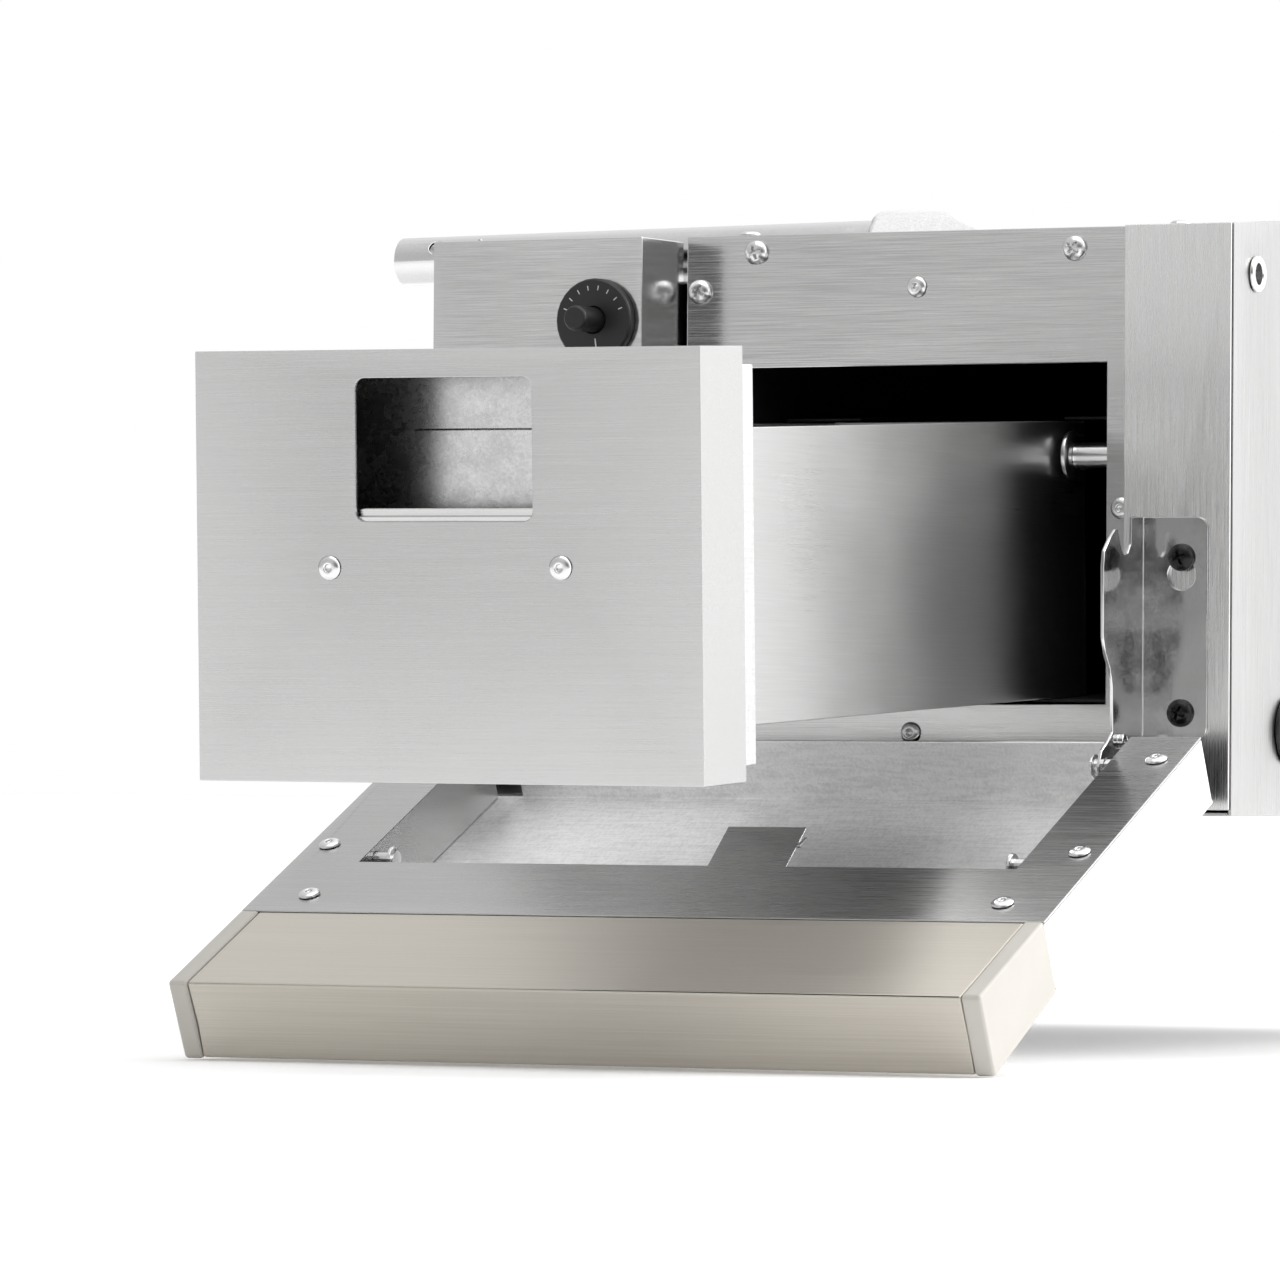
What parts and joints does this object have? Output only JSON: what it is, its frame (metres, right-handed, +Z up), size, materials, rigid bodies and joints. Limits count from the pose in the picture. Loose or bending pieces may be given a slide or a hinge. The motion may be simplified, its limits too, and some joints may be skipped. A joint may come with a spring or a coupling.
{
  "type": "built-in vacuum sealer drawer module",
  "caption": "Stainless built-in appliance module with its deep drawer pulled out, its handled door dropped open on hooked hinge brackets, and a push switch.",
  "frame": {"origin": "middle of the housing's underside, where it stands on the niche floor", "axes": "+X to the right seen from the front, +Y into the niche, +Z up; the drawer and door open towards -Y"},
  "size_m": [0.3845, 0.8218, 0.3252],
  "materials": {
    "brushed_steel": "fine straight-grained satin stainless steel",
    "door_steel": "bright satin stainless sheet, plain mill surface inside",
    "bright_steel": "bright plated fasteners",
    "bracket_steel": "smooth cold-rolled stainless plate",
    "tube_steel": "satin round tube",
    "cast_aluminium": "fine sand-cast, tumbled",
    "motor_casting": "painted casting",
    "champagne_aluminium": "champagne anodised, fine satin grain",
    "off_white_plastic": "fine spark-eroded texture",
    "black_plastic": "moulded black",
    "black_screw": "blackened steel",
    "black_liner": "matt black",
    "circuit_board": "solder mask"
  },
  "bodies": {
    "housing": {"back_panel": "brushed_steel", "bottom_pan": "brushed_steel", "bracket_screw_1": "black_screw", "bracket_screw_2": "black_screw", "bracket_screw_3": "black_screw", "bracket_screw_4": "black_screw", "control_board": "circuit_board", "control_box": "brushed_steel", "cross_tube": "tube_steel", "drawer_liner": "black_liner", "drawer_rail_left": "black_liner", "drawer_rail_right": "black_liner", "front_panel": "brushed_steel", "guide_pin_left": "bright_steel", "guide_pin_right": "bright_steel", "hinge_bracket_left": "bracket_steel", "hinge_bracket_right": "bracket_steel", "hinge_pin_left": "bright_steel", "hinge_pin_right": "bright_steel", "panel_rivet_1": "bright_steel", "panel_rivet_2": "bright_steel", "panel_rivet_3": "bright_steel", "panel_screw_1": "bright_steel", "panel_screw_2": "bright_steel", "panel_screw_3": "bright_steel", "pillar_right": "brushed_steel", "power_inlet": "black_plastic", "pump_motor": "motor_casting", "side_collar": "bright_steel", "side_panel_left": "brushed_steel", "side_panel_right": "brushed_steel", "side_plug": "black_plastic", "switch_body": "black_plastic", "top_deck": "brushed_steel", "top_rivet_1": "bright_steel", "top_rivet_2": "bright_steel", "tube_saddle": "cast_aluminium", "tube_socket": "cast_aluminium"},
    "door": {"door_frame": "brushed_steel", "door_rivet_1": "bright_steel", "door_rivet_2": "bright_steel", "door_rivet_3": "bright_steel", "door_rivet_4": "bright_steel", "door_rivet_5": "bright_steel", "door_rivet_6": "bright_steel", "door_tongue": "brushed_steel", "door_tray": "door_steel", "end_cap_left": "off_white_plastic", "end_cap_right": "off_white_plastic", "handle_profile": "champagne_aluminium", "latch_stud_left": "bright_steel", "latch_stud_right": "bright_steel"},
    "drawer": {"drawer_back": "brushed_steel", "drawer_bin": "brushed_steel", "drawer_front": "brushed_steel", "drawer_rivet_1": "bright_steel", "drawer_rivet_2": "bright_steel", "grip_lip": "brushed_steel"},
    "switch_button": {"switch_stem": "black_plastic"}
  },
  "joints": [
    {"name": "drawer_slide", "type": "slide", "parent": "housing", "child": "drawer", "axis": [0.0003, 0.9989, 0.0476], "range_m": [0, 0.344]},
    {"name": "door_hinge", "type": "hinge", "parent": "housing", "child": "door", "pos_m": [0, -0.265, 0.018], "axis": [-1, 0, 0], "range_deg": [0, 27]},
    {"name": "switch_press", "type": "slide", "parent": "housing", "child": "switch_button", "axis": [0, 1, 0], "range_m": [0, 0.003], "stiffness_N_per_m": 400, "springref_m": -0.0025}
  ]
}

┄┄┄┄┄┄

Work instructions ::
Each line with the string "joints" in it needs to be found and copied.

Complete answer ::
What parts and joints does this object have? Output only JSON: what it is, its frame (metres, right-handed, +Z up), size, materials, rigid bodies and joints. Limits count from the pose in the picture. Loose or bending pieces may be given a slide or a hinge. The motion may be simplified, its limits too, and some joints may be skipped. A joint may come with a spring or a coupling.
  "joints": [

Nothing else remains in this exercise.